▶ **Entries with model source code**
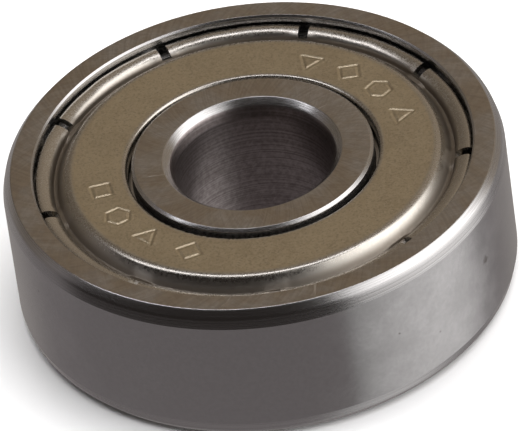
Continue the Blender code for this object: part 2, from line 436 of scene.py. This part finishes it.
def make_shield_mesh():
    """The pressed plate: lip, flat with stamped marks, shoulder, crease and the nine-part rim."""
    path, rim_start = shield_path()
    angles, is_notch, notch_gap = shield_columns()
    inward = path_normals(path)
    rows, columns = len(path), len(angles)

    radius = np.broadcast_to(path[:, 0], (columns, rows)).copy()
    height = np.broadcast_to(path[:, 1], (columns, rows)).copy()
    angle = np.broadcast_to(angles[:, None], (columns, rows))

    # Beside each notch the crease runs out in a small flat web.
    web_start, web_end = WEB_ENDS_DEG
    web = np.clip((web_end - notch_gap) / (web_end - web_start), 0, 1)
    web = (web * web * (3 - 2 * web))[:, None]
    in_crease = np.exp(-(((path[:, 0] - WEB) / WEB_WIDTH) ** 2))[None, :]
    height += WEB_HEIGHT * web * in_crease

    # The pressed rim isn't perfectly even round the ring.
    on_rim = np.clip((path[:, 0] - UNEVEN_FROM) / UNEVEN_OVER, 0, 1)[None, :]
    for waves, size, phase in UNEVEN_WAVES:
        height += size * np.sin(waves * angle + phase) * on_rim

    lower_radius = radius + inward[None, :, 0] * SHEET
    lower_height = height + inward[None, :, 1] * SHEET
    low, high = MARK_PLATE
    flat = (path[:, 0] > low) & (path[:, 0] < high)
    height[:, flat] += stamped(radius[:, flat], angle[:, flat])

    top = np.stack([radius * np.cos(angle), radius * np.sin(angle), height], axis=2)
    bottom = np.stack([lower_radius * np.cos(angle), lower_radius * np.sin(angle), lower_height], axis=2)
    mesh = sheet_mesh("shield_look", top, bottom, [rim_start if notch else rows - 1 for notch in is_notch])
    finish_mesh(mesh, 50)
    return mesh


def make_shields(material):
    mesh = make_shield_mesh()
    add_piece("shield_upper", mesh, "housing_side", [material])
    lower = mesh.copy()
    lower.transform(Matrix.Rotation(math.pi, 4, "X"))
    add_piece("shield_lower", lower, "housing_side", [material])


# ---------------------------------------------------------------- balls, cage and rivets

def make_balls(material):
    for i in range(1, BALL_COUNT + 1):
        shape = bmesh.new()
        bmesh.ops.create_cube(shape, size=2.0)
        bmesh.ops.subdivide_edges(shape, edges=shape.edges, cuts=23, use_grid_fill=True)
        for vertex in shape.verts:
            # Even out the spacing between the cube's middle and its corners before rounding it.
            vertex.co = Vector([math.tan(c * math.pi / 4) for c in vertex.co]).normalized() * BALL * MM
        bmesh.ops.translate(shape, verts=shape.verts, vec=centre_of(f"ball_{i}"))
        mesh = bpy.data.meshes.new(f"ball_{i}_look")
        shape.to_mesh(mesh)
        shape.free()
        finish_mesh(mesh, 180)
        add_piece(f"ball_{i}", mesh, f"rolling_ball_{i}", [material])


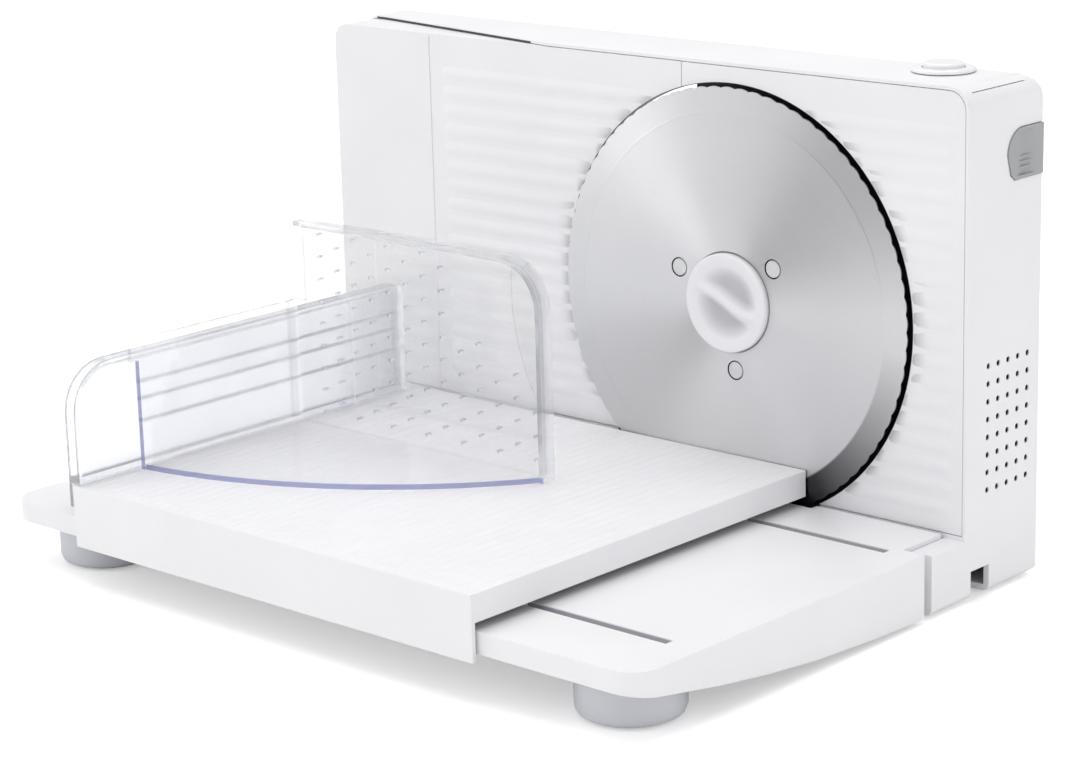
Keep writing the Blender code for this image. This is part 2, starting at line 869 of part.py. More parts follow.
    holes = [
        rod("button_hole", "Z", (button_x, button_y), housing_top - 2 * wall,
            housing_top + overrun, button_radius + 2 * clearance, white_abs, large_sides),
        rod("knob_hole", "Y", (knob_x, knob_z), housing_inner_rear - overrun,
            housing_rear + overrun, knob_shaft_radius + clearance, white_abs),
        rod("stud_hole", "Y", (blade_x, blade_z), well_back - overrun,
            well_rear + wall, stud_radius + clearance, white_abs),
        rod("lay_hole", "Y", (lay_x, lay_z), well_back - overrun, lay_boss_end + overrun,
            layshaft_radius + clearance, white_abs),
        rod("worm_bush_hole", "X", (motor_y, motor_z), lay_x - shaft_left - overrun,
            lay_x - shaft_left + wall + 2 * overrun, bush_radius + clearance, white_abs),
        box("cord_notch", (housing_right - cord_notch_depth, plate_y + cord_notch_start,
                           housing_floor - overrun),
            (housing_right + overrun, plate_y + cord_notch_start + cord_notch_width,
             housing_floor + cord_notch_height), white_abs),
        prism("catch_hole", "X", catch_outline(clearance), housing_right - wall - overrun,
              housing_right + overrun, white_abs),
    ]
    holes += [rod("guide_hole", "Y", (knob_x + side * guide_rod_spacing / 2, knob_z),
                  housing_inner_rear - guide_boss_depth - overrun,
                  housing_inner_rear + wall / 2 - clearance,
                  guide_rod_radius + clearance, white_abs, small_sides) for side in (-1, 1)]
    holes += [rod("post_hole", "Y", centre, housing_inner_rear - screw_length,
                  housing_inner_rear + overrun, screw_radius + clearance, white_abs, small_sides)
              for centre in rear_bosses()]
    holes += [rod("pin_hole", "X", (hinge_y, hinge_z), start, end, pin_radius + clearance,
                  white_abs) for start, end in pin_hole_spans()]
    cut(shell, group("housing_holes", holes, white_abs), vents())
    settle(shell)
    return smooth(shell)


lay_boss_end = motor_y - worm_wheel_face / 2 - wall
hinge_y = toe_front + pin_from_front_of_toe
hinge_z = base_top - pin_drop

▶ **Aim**
Return nothing but the lines from the start of the listing above through the line containing "height += size", exactly as given.

▶ **Reply to the exercise**
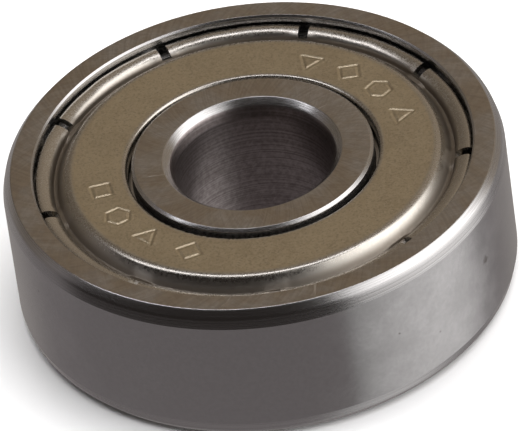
Continue the Blender code for this object: part 2, from line 436 of scene.py. This part finishes it.
def make_shield_mesh():
    """The pressed plate: lip, flat with stamped marks, shoulder, crease and the nine-part rim."""
    path, rim_start = shield_path()
    angles, is_notch, notch_gap = shield_columns()
    inward = path_normals(path)
    rows, columns = len(path), len(angles)

    radius = np.broadcast_to(path[:, 0], (columns, rows)).copy()
    height = np.broadcast_to(path[:, 1], (columns, rows)).copy()
    angle = np.broadcast_to(angles[:, None], (columns, rows))

    # Beside each notch the crease runs out in a small flat web.
    web_start, web_end = WEB_ENDS_DEG
    web = np.clip((web_end - notch_gap) / (web_end - web_start), 0, 1)
    web = (web * web * (3 - 2 * web))[:, None]
    in_crease = np.exp(-(((path[:, 0] - WEB) / WEB_WIDTH) ** 2))[None, :]
    height += WEB_HEIGHT * web * in_crease

    # The pressed rim isn't perfectly even round the ring.
    on_rim = np.clip((path[:, 0] - UNEVEN_FROM) / UNEVEN_OVER, 0, 1)[None, :]
    for waves, size, phase in UNEVEN_WAVES:
        height += size * np.sin(waves * angle + phase) * on_rim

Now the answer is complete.